L'origine de ces chants peut-être recherchée dans la technique des
tropes, puis des drames liturgiques joués au moyen âge pendant le cycle
de Noël, et enfin au 15ème siècle dans les mystères qui leur succèdent,
mais ce n'est qu'à partir du 16ème siècle, quand les mystères sont
interdits, que se développe un important répertoire de chants de Noël,
composés par des poètes parisiens ou provinciaux, associés à des
mélodies déjà connues, sur les timbres en vogue. Ces Noëls sont
largement diffusés dans toute la société traditionnelle par les
colporteurs qui vendent dans les campagnes les plus reculées des "bibles
de Noël" dont les textes sont en Français et en langue régionale,
quelquefois en latin, et dont les illustrations, souvent des
récupérations de bois gravés plus anciens, rappellent les épisodes de la
nativité. De éditeurs Troyens, comme les Oudot et les Garnier, se sont
spécialisés dans cette production de masse des bibles de Noël. D'autres
éditeurs, spécialistes de l'imagerie religieuse populaire, vendue aussi
par colportage, ont imprimé des feuilles volantes représentant la
nativité avec de part et d'autre de l'image des cantiques. Chaque
famille possédait un exemplaire de ces "grandes bibles de Noël". Chacun
était capable de déchiffrer le texte ou de l'apprendre en l'écoutant. La
musique était simplement indiquée : "Sur l'air de...". Tout le monde
connaissait la mélodie, même si la partition originale était une bluette
ou une chanson à boire... à la mode. Et tout le monde chantait les
couplets dans sa langue quotidienne, seuls ceux qui prêtaient leur voix
aux anges et à la vierge chantaient en français ou en latin. Ces Noëls
étaient chantés dans l'intimité familiale et amusaient beaucoup car ils
alternaient les dialogues, les répliques bouffonnes, les détails
cocasses et les imitations de cris d'animaux. Aussi avait-on pris souvent
l'habitude de les interpréter en dehors du cycle des 12 jours, pour
retrouver un esprit de fête le temps d'une veillée.

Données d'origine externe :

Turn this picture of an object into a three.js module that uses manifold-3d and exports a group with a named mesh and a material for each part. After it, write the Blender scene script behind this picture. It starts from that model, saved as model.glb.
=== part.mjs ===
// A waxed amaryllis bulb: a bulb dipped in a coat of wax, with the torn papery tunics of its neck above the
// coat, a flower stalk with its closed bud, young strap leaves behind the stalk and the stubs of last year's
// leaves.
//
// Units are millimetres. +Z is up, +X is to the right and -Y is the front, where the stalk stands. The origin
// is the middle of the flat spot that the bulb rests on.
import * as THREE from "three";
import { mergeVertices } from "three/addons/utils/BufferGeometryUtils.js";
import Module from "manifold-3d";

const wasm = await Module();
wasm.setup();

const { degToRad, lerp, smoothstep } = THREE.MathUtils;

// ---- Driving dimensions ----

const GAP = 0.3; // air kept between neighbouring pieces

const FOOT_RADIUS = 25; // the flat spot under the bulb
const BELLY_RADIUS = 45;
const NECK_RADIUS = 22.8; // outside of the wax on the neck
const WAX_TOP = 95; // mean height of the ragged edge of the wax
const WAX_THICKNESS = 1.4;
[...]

Dans les grandes villes, aux 17ème et 18ème siècles, des musiciens très
célèbres composaient des partitions de Noël destinées à être chantées
par des chorales dans les églises ou exécutées dans les salons
aristocratiques.
Au 18ème siècle, dans toute l'Europe, se multiplie la composition
d'œuvres musicales, comme les oratorios, les cantates, les messes, les
concertos par les plus grands compositeurs : Mozart, Bach, Haendel,
Vivaldi...
Les cantiques de Noël populaires, interdits par la révolution, ne
disparaissent pas de la tradition orale. Au 19ème siècle, de nouveaux
chants apparaissent, qui sont encore célèbres aujourd'hui.
"Il est né le divin enfant", dont on ignore l'auteur et la date de
création, est publié pour la 1ère fois dans une bible de Noël Lorraine,
en 1874. Sa musique est un air de cor de chasse du 17ème siècle "La tête
bizarde".
L'origine du chant "Les anges dans nos campagnes" est incertaine. Pour
les uns, il serait l'œuvre de Wilfrid Moreau, Poitevin, pour les autres,
il s'agirait d'un ancien Noël Languedocien.

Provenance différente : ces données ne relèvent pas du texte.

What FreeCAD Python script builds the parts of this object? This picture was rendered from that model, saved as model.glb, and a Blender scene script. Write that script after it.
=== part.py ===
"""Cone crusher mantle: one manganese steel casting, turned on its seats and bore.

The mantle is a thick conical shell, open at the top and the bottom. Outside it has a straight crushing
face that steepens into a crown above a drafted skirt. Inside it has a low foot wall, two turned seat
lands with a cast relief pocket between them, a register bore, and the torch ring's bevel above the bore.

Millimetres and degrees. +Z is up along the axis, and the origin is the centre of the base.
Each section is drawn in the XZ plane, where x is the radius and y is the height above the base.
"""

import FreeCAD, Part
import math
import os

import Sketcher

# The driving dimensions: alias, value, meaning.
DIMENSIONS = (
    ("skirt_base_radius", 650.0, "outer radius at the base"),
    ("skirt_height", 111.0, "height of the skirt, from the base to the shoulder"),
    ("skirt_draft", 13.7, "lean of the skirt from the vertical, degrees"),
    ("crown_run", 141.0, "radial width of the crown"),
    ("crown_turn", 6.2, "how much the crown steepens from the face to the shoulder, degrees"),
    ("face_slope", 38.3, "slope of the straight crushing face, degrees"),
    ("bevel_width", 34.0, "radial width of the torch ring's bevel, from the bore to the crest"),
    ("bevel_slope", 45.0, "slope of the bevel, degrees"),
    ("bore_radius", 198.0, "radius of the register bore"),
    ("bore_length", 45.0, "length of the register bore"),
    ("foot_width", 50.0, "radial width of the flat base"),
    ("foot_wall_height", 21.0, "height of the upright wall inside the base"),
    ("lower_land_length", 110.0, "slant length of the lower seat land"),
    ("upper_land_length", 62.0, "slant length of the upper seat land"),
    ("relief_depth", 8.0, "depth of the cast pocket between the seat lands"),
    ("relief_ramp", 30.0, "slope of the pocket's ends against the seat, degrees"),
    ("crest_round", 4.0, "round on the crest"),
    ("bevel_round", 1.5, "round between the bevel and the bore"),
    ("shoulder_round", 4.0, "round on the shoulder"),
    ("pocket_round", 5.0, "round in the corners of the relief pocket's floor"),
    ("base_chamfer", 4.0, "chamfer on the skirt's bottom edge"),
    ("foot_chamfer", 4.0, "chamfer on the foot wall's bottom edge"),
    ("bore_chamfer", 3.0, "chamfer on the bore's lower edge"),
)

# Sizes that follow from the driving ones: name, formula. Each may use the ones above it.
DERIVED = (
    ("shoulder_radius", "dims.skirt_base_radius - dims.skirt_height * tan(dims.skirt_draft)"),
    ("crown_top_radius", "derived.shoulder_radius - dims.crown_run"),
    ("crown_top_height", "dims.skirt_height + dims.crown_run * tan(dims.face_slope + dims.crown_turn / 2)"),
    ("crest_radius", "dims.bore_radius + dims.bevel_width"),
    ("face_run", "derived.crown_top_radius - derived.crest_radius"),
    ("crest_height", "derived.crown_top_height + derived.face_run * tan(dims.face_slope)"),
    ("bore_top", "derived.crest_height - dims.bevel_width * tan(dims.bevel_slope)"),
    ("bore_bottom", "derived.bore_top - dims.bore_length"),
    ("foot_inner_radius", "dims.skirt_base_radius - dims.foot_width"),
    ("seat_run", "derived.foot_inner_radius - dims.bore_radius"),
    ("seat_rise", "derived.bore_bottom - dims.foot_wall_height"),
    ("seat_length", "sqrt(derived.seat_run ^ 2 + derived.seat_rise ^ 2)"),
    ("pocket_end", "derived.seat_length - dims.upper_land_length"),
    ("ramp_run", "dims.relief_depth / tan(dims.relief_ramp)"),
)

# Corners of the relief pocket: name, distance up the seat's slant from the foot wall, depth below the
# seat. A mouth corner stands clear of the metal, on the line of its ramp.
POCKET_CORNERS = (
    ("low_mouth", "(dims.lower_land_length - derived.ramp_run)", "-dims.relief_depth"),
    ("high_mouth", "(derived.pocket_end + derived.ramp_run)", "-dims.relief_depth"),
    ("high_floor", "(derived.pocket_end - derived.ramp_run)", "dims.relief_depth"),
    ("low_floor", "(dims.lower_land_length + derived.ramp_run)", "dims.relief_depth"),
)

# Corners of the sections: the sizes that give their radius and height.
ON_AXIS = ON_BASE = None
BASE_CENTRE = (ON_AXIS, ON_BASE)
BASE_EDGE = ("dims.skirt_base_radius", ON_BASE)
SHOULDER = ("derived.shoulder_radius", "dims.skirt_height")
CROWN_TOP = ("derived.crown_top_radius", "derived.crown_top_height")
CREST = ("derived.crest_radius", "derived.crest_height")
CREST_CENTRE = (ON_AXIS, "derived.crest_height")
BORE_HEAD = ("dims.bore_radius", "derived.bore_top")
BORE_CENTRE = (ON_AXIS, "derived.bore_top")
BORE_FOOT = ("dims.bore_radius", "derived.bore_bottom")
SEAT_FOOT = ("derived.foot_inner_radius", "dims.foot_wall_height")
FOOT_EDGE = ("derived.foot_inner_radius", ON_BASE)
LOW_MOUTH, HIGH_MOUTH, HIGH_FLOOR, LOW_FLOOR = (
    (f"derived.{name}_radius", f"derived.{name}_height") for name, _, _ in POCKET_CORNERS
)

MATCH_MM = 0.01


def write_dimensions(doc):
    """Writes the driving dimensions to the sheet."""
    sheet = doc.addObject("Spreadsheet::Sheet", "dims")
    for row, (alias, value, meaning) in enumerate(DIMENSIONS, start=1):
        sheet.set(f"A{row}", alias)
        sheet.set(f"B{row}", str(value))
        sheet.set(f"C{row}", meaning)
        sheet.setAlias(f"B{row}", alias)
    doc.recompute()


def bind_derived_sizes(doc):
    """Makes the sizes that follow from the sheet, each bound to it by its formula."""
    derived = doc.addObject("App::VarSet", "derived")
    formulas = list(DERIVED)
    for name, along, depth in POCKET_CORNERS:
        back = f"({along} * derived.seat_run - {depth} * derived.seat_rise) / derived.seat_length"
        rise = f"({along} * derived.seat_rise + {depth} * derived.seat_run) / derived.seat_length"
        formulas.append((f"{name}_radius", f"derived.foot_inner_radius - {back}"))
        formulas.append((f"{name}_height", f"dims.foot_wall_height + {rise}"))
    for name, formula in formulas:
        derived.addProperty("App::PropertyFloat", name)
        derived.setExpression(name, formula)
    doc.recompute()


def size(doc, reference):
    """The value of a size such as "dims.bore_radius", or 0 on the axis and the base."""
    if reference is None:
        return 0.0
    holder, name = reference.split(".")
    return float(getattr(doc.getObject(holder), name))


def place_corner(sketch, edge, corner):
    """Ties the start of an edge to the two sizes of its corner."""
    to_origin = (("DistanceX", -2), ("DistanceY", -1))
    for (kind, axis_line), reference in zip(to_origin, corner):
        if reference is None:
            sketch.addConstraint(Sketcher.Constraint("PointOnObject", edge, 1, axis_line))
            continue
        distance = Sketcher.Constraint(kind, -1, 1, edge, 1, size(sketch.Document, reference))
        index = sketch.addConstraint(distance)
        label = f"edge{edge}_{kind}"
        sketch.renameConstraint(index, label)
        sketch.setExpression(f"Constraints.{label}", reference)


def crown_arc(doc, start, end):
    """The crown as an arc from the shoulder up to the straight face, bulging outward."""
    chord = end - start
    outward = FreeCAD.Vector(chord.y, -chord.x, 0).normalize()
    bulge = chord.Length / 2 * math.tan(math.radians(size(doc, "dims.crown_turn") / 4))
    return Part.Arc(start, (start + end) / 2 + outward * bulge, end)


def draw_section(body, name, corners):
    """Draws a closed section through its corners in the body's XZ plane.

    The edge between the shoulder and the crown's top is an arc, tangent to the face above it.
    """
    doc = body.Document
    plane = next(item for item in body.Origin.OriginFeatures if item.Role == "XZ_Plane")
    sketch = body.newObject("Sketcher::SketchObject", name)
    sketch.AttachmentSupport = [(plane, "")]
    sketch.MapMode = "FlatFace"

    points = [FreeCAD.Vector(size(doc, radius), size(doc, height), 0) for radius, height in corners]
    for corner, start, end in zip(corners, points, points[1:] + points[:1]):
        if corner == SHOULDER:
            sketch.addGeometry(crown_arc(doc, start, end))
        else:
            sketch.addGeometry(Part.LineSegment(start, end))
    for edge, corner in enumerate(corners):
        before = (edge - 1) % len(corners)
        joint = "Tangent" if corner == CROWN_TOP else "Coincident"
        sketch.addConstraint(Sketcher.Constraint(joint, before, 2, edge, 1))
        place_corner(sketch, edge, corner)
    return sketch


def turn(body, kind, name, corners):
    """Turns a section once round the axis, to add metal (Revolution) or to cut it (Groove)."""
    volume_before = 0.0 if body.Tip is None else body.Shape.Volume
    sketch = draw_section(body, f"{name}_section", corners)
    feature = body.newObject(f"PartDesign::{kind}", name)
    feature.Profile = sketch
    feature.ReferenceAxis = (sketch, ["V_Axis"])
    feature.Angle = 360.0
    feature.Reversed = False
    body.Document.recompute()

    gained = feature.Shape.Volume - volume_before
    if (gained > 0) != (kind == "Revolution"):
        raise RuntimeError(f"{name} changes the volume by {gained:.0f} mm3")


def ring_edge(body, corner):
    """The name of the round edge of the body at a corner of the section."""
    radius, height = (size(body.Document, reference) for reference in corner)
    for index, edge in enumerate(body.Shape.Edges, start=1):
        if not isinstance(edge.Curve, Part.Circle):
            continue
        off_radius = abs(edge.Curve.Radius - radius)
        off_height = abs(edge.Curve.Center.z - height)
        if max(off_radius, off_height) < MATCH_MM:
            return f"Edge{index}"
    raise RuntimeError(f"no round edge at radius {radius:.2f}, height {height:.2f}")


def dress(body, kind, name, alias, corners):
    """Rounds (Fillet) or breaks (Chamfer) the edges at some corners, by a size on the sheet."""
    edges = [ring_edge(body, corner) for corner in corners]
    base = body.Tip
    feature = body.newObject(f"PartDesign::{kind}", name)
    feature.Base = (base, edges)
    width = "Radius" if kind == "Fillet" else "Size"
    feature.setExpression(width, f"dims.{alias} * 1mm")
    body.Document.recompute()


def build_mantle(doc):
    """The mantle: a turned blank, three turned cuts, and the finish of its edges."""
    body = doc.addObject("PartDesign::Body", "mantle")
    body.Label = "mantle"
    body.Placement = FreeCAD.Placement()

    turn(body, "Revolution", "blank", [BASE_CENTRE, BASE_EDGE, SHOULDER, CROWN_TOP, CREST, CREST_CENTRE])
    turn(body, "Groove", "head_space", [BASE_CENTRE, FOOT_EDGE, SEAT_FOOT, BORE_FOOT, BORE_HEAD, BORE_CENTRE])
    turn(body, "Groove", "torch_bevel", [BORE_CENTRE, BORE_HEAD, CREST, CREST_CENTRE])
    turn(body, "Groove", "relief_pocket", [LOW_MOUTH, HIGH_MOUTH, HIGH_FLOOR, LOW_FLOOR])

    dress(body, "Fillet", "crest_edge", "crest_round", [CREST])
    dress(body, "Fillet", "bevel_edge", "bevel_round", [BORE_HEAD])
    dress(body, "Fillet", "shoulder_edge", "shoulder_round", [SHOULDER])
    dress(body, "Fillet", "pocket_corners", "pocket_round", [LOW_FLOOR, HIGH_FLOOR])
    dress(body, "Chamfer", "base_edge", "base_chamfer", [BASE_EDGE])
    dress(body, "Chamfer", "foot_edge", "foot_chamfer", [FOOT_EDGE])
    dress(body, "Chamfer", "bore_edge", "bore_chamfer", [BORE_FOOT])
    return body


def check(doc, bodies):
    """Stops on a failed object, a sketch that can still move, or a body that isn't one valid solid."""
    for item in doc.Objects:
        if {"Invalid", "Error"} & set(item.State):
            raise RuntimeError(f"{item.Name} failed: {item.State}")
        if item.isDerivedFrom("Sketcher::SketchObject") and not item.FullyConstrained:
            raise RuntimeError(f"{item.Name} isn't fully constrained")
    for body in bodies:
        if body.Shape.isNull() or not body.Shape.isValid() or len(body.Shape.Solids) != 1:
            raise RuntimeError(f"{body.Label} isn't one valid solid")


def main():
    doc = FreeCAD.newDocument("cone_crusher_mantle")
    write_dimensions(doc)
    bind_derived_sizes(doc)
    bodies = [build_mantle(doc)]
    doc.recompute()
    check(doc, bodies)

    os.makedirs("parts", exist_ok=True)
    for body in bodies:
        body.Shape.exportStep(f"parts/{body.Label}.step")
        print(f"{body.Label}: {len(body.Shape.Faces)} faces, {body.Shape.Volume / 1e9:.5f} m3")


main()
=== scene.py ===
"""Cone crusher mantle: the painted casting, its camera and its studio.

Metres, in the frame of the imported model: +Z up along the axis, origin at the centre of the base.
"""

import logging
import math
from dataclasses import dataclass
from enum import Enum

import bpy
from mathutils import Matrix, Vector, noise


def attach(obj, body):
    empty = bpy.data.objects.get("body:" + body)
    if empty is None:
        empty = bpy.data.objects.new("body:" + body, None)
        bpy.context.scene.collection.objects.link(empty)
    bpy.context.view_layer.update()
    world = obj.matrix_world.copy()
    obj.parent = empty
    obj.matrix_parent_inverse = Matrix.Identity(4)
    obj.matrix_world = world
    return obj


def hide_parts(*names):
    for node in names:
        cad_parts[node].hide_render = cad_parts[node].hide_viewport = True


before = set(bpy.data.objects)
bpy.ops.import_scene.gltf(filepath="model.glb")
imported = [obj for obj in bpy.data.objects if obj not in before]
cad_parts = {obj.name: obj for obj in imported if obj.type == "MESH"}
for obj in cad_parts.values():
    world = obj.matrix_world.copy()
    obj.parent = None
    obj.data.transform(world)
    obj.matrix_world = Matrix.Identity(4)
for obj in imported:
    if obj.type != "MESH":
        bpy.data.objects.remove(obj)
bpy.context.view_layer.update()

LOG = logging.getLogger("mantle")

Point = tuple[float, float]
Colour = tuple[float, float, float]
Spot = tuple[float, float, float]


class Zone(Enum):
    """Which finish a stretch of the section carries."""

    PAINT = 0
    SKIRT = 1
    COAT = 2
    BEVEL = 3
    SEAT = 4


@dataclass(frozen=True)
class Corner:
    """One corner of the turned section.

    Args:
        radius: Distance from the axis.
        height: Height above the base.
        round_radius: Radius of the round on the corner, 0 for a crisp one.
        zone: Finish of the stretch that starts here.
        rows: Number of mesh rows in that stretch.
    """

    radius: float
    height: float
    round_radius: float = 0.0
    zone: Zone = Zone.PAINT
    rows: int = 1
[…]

Le fameux "Minuit Chrétiens" est une création de Placide Clappeau,
marchand de vin à Roquemaure et poète Provençal. Il aurait écrit les
paroles pour l'épouse d'un ingénieur qui était cantatrice
professionnelle. Cette dernière demanda au compositeur Adam, de
l'opéra-comique, d'en composer la musique, en 1847. Le baryton Faure
rendit ce chant célèbre dans le monde entier. Si ce "Minuit Chrétiens"
reste encore de nos jours un grand succès des chants de Noël, à sa
création, il fut peu apprécié, parce que jugé "trop flonflon
d'opérette".
"Douce nuit" c'est un chant originaire d'Allemagne. Il fut composé en
décembre 1818 par Joseph Morh, prêtre de l'église St Nicolas d'Obendor,
près de Salzbourg. L'instituteur d'un village voisin, également
organiste, devait l'interpréter, mais les souris ayant mis le soufflet
hors d'état, il dut se contenter de le jouer à la guitare. Le facteur
d'orgues emporta avec lui au Tyrol la partition où elle fut interprétée
par des chanteurs professionnels. Le succès ne se démentit pas et ce
chant fit le tour du monde.
Dans les autres succès planétaires, il faut citer "Mon beau sapin",
aussi originaire d'Allemagne en 1824. Son auteur le professeur Ernst
Anschütz, de Leipzig, aurait pris pour musique une veille chanson
populaire du 16ème siècle. Ce chant fait du sapin le symbole de Noël. En
Allemagne, le soir du 24 décembre, les familles, au cours de la Sainte
veillée, entonnent ce chant en ouvrant les portes de la salle où se
trouve le sapin illuminé, pour faire découvrir aux plus petits.